We conclude that the absence of an included offense jury instruction in this ease, if error, was harmless beyond a reasonable doubt.
Haanio,
94 Hawai'i at 415-16, 16 P.3d at 256-57. We are confirmed in this conclusion by the example of
Pauline, supra.
In
Pauline,
as in this case, the trial court gave the jury no included offense instructions and the jury convicted Pauline of the offense charged.
Pauline,
100 Hawai'i at 364, 60 P.3d at 314. The supreme court stated:
Even if there had been a rational basis to instruct the jury with respect to an offense included within [the charged offense of] second degree murder, the circuit court’s erroneous failure to do so would nevertheless have been harmless because the jury found Pauline guilty of murder beyond a
reasonable doubt. As we held in
Haanio,
the failure to instruct the jury on an included offense
is harmless when the jury convicts the defendant of the charged offense or of an included offense greater than the included offense erroneously omitted from the instructions.

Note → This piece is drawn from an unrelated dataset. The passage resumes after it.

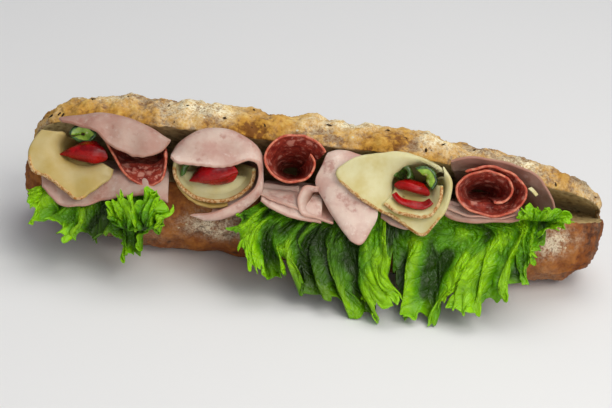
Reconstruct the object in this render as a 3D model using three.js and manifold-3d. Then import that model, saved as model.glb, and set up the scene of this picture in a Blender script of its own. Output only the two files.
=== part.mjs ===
// A filled baguette: the loaf is cut lengthwise, its lid tilts up on the back seam, and rolled slices of
// ham, cheese and salami with vegetables stand in the open mouth, over lettuce that hangs out in front.
// Millimetres, +X along the loaf, +Z up, the mouth opens towards -Y. The origin is the middle of the
// flat spot on which the loaf rests.
import * as THREE from "three";
import { mergeVertices } from "three/addons/utils/BufferGeometryUtils.js";
import Module from "manifold-3d";

const wasm = await Module();
wasm.setup();

const degrees = Math.PI / 180;

// Driving dimensions of the bread
const loafLength = 297;
const cutHalfWidth = 33.5;
const baseDepth = 38.5;
const lidHeight = 21.5;
const loafLean = 18 * degrees; // the loaf lies rolled back, so that its cut faces up and forwards
const seat = { y: -10.2, z: -2.6 }; // brings the flat spot to the origin
const mouthTilt = 27 * degrees; // direction in which the filling points, above the horizontal
const cutDrop = mouthTilt - loafLean; // the base's cut face falls away below that direction
const sliceGap = 0.35; // clear space between neighbours
const aboveTable = 1; // the leaves hang no lower than this
const roomAbove = 1.4; // between a slice and the lid over it
const lidEnds = [-145.5, 147.5];
const lidTapers = { width: [4.2, 3], depth: [3.7, 2.6] };

// Thickness of each kind of food
const hamThickness = 1.5;
const cheeseThickness = 2.2;
const salamiThickness = 1.3;
const lettuceThickness = 0.9;

// Colour, roughness of each kind of food
const colours = {
  base: [0x9c6233, 0.85],
  lid: [0xc58f45, 0.85],
  ham: [0xe2b3ac, 0.45],
  cheese: [0xe9dfa2, 0.4],
  salami: [0x8c2f2c, 0.45],
  lettuce: [0x58a51f, 0.45],
  cucumber: [0x8fb04a, 0.35],
  pepper: [0xc01218, 0.2],
};

const mix = (a, b, t) => a + (b - a) * t;
const clamp = (v, low, high) => Math.min(Math.max(v, low), high);
const smooth = (low, high, v) => {
  const t = clamp((v - low) / (high - low), 0, 1);
  return t * t * (3 - 2 * t);
};

// Places in the loaf's own frame (across the loaf, up from its underside) turned into the part's frame
function fromLoaf(x, across, up) {
  return new THREE.Vector3(
    x,
    seat.y + across * Math.cos(loafLean) + up * Math.sin(loafLean),
    seat.z - across * Math.sin(loafLean) + up * Math.cos(loafLean),
  );
}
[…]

The error is harmless because jurors are presumed to follow the court’s instructions, and, under the standard jury instructions, the jury in reaching a unanimous verdict as to the charged offense or as to the greater included offense, would not have reached, much less considered, the absent lesser offense on which it should have been instructed.
Haanio,
94 Hawai'i at 415-16, 16 P.3d at 256-57 (internal quotations, brackets, and citations omitted). Thus, the circuit court did not err by failing to engage in an on-the-record colloquy with Pauline before excluding the included offense instructions.
Pauline,
100 Hawai'i at 381, 60 P.3d at 331.
The March 12, 2001 judgment of the court is affirmed.